Stamina, Not Just Competence: A Key to Winning in Life

A while back, I found a quote that got me thinking: “Amateurs think about tactics. But professionals think about logistics.”

I first heard it in an episode of Hardcore History podcast. It talks about how logistics is often the determining factor in wars. You might have superior troops and tactics, but without good logistics, you wouldn’t be able to achieve your objectives.

This, for instance, is what happened in Operation Barbarossa when Nazi Germany invaded the Soviet Union. Here is an excerpt from Wikipedia:

Four weeks into the campaign, the Germans realized they had grossly underestimated Soviet strength. The German troops had used their initial supplies, and General Bock quickly came to the conclusion that not only had the Red Army offered stiff opposition, but German difficulties were also due to the logistical problems with reinforcements and provisions.

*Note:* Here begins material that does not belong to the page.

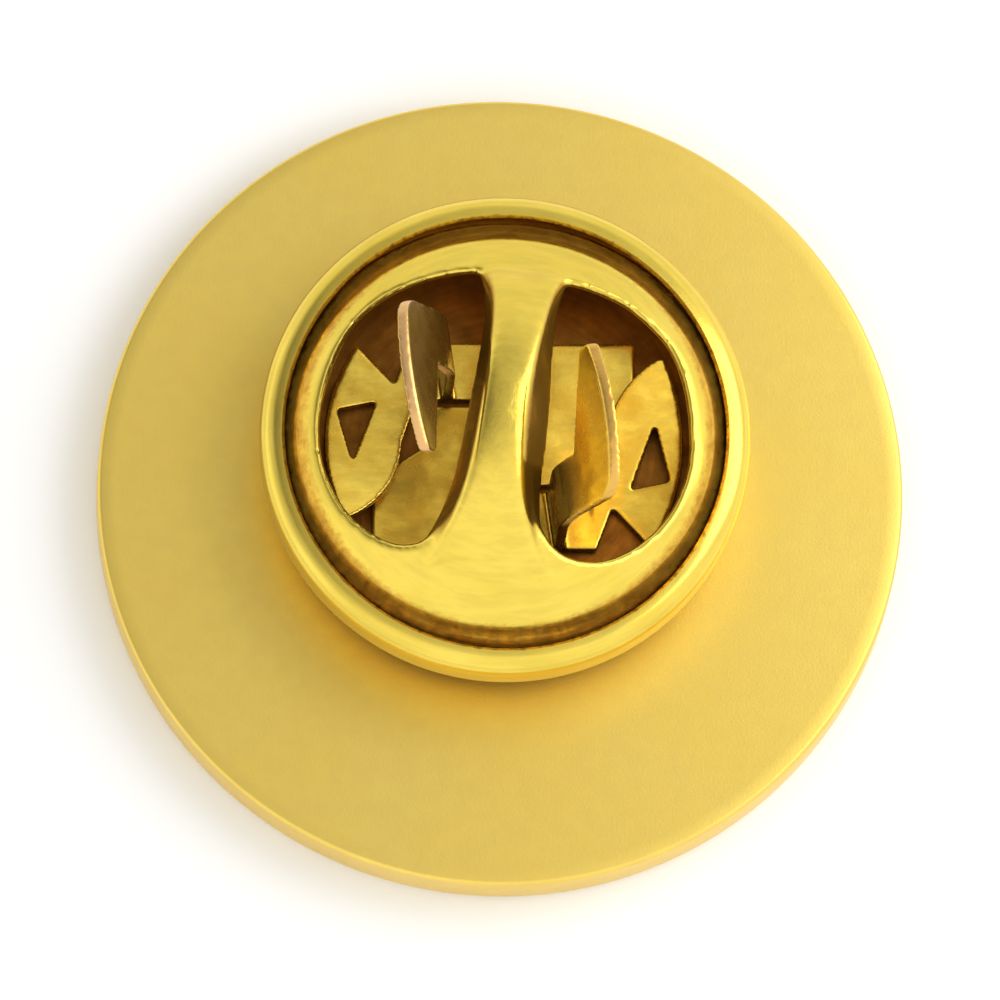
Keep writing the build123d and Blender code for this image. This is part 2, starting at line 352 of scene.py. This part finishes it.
# The cap is the same sheet, with painted brown shade in the groove round it and on the turned-down edges at
# its windows.
capLook = {
    **polishedLook, "groove": (4.66, 4.8), "filmHex": "#ecbc44", "filmDarkHex": "#ac781e",
    "filmMm": 0.5, "crevice": (5.1, 5.18), "creviceShadeHex": "#5a3a0a",
    "shadeHeights": (5.05, 4.85), "steepShadeHex": "#a0701c", "steepShadeDepth": 0.85, "steep": (0.6, 0.76),
}
# Thinly plated spring brass: stamped flat, with painted brown shade on the steep faces low down and a painted
# highlight on the cut edges above.
springLook = {
    "baseHex": "#f8d04e", "tintHex": "#e4b238", "blotchMm": 0.7, "roughLow": 0.2, "roughHigh": 0.32,
    "grainMm": 0.1, "grainDepthMm": 0.002, "waveMm": 1.0, "waveDepthMm": 0.05,
    "linesRound": False, "lineScale": (2.0, 5.0, 2.0), "lineDepthMm": 0.003,
    "streaks": 0.5, "streakHex": "#d8b040",
    "shelterShadeHex": "#8a5a1c", "shelterShade": 0.25, "shelterMm": 0.9, "shelterFrom": 0.3, "shelterTo": 0.85,
    "patchMm": 0.3, "patches": 0.6, "dull": 0.55,
    "shadeHeights": (6.2, 7.4), "steepShadeHex": "#4a2806", "steepShadeDepth": 0.95, "steep": (0.6, 0.85),
    "edgeHighlightFrom": 5.6, "edgeHighlightHex": "#e0b058",
}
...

Long story short, the Nazi was defeated and logistical problems played a big role there.

Why is logistics important? Because logistics helps you sustain your performance. You might perform well initially (like the Nazis when they won the early battles in Operation Barbarossa), but if you can’t sustain your performance, you may fail in the end.

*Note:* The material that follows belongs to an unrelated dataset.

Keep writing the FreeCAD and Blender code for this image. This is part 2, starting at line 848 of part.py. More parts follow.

I believe this principle also applies to personal effectiveness. Logistics, in this case, becomes stamina. It’s the ability to sustain your performance for a long time. The lesson is this:

To achieve something meaningful, you need not just competence but also stamina.

Why is that the case? Why is stamina important? Because, more often than not, your journey is a marathon, not a sprint. That means you need to perform well for a long time. Grit plays a big role here because grit is defined as “passion and perseverance for long-term goals”.

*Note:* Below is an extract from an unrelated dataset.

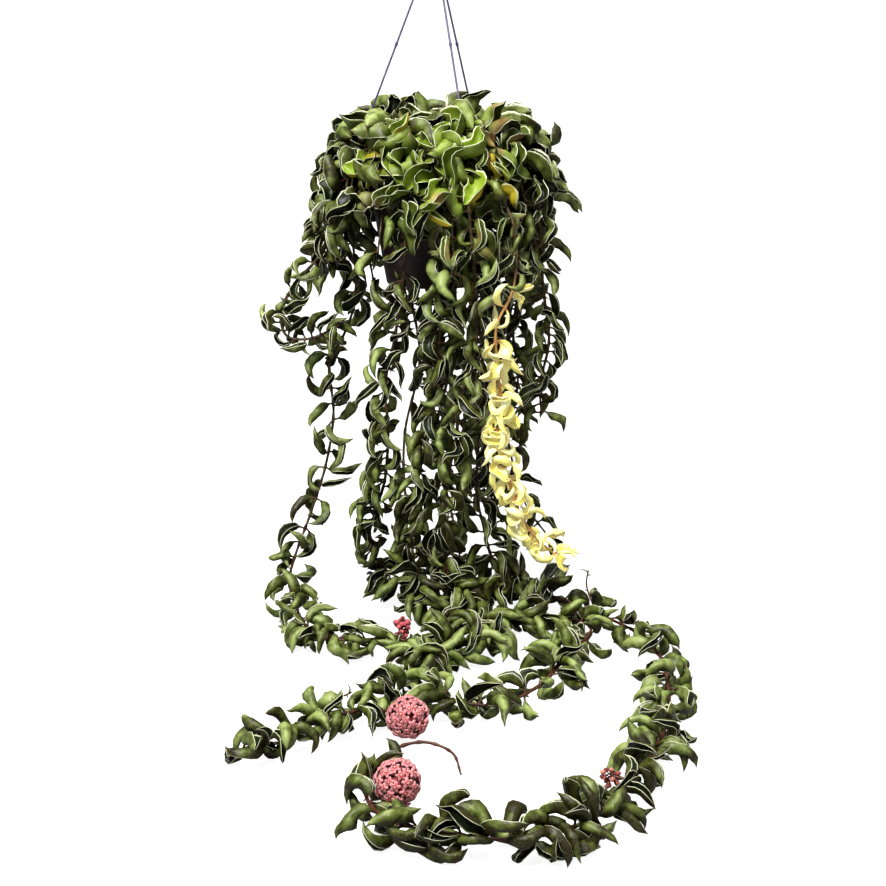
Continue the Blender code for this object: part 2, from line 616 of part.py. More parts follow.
def fixed_things(thicket, plans):
    """Put the pot, the strands, the blooms, the twigs and all stems in the thicket before any leaf."""
    axis = 0.1 * FIT
    edge = RIM_RADIUS + POT_GUARD
    inner = POT_TOP_RADIUS - 2 * POT_WALL
    low = RIM_HEIGHT - POT_HEIGHT
    profile = [(axis, SOIL_TOP + POT_GUARD), (inner, SOIL_TOP + POT_GUARD), (inner, RIM_HEIGHT + POT_GUARD),
               (edge, RIM_HEIGHT + POT_GUARD), (edge, RIM_HEIGHT - LIP_DEPTH - POT_GUARD),
               (POT_TOP_RADIUS, RIM_HEIGHT - LIP_DEPTH - POT_GUARD), (POT_BASE_RADIUS + POT_GUARD, low),
               (axis, low - POT_GUARD)]
    points, faces = turned(profile, POT_STEPS, (0.0, 0.0, -MEETING_DROP))
    thicket.add("pot", points, faces)
    for name, azimuth in STRAND_AZIMUTHS.items():
        line = strand_line(azimuth, STRAND_START_RADIUS)
        points, faces = tube(line, NIB_RADIUS + FIT)
        thicket.add("strand " + name, points, faces)
    stems = {plan[0].name: plan[0] for plan in plans}
    for name, (carrier, centre, core, reach, size, count) in BLOOMS.items():
        points, faces = tube(stalk_line(stems[carrier], lowered(centre)), STALK_RADIUS + STEM_GUARD)
        thicket.add(name + " stalk", points, faces)
        ball = reach + BALL_GUARD
        profile = [(max(ball * math.cos(a), axis), ball * math.sin(a))
                   for a in np.linspace(-math.pi / 2, math.pi / 2, 7)]
        points, faces = turned(profile, 10, tuple(lowered(centre)))
        thicket.add(name, points, faces)
    for plan in plans:
        stem = plan[0]
        points, faces = tube(stem.line[stem.kept], STEM_RADIUS + STEM_GUARD)
        thicket.add(stem.name, points, faces)
        for twig in TWIGS.get(stem.name, []):
            points, faces = tube(smooth_line(lowered(twig), 0.01), TWIG_RADIUS + STEM_GUARD)
            thicket.add(stem.name + " twig", points, faces)


def stalk_line(stem, centre):
    """A flower stalk: from inside the head to just clear of the nearest stretch of the stem's runs."""
    knots = stem.line[stem.kept]
    nearest = None
    for start, end in zip(knots, knots[1:]):
        run = end - start
        share = np.clip((centre - start) @ run / (run @ run), 0.0, 1.0)
        spot = start + run * share
        if nearest is None or np.linalg.norm(spot - centre) < np.linalg.norm(nearest - centre):
            nearest = spot
    away = unit(centre - nearest)
    return np.array([centre - away * STALK_SINK, nearest + away * STALK_STOP])


def link(collection, name, mesh, material=None):
    """A new object with this mesh, in this collection."""
    item = bpy.data.objects.new(name, mesh)
    collection.objects.link(item)
    if material:
        mesh.materials.append(material)
    return item


def closed_mesh(name, points, faces):
    """A mesh from points and triangles, with its faces turned outwards."""
    shape = bmesh.new()
    corners = [shape.verts.new(point) for point in points]
    for face in faces:
        shape.faces.new([corners[k] for k in face])
    bmesh.ops.recalc_face_normals(shape, faces=shape.faces[:])
    mesh = bpy.data.meshes.new(name)
    shape.to_mesh(mesh)
    shape.free()
    return mesh


def curve_mesh(collection, name, line, radius, resolution=0):
    """A round bar along a line, made as a bevelled curve and turned into a closed mesh."""
    curve = bpy.data.curves.new(name, "CURVE")
    curve.dimensions = "3D"
    curve.bevel_depth = radius
    curve.bevel_resolution = resolution
    curve.use_fill_caps = True
    spline = curve.splines.new("POLY")
    spline.points.add(len(line) - 1)
    for knot, point in zip(spline.points, line):
        knot.co = (*point, 1.0)
    guide = bpy.data.objects.new(name, curve)
    collection.objects.link(guide)
    evaluated = guide.evaluated_get(bpy.context.evaluated_depsgraph_get())
    mesh = bpy.data.meshes.new_from_object(evaluated)
    bpy.data.objects.remove(guide, do_unlink=True)
    shape = bmesh.new()
    shape.from_mesh(mesh)
    bmesh.ops.remove_doubles(shape, verts=shape.verts[:], dist=0.00002)
    bmesh.ops.triangulate(shape, faces=shape.faces[:])
    bmesh.ops.recalc_face_normals(shape, faces=shape.faces[:])
    shape.to_mesh(mesh)
    shape.free()
    return mesh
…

Here are some additional tips on how to improve your stamina.

  1. Have a margin. Having a margin helps you stay balanced when a crisis comes. You will be able to take a punch without losing your balance in mental energy, personal finance, etc.
  2. Have a support group. Being in a community gives you the support you need in hard times.
  3. Manage your risks. You need to prepare for the worst and always have a backup plan. You’d be glad you do.
  4. Manage your energy. Productivity is more about energy management than time management. Good energy management can help you sustain your performance.

Again, you need not just competence, but also stamina. By performing well for a long time, you will be on your way to reaching your full potential.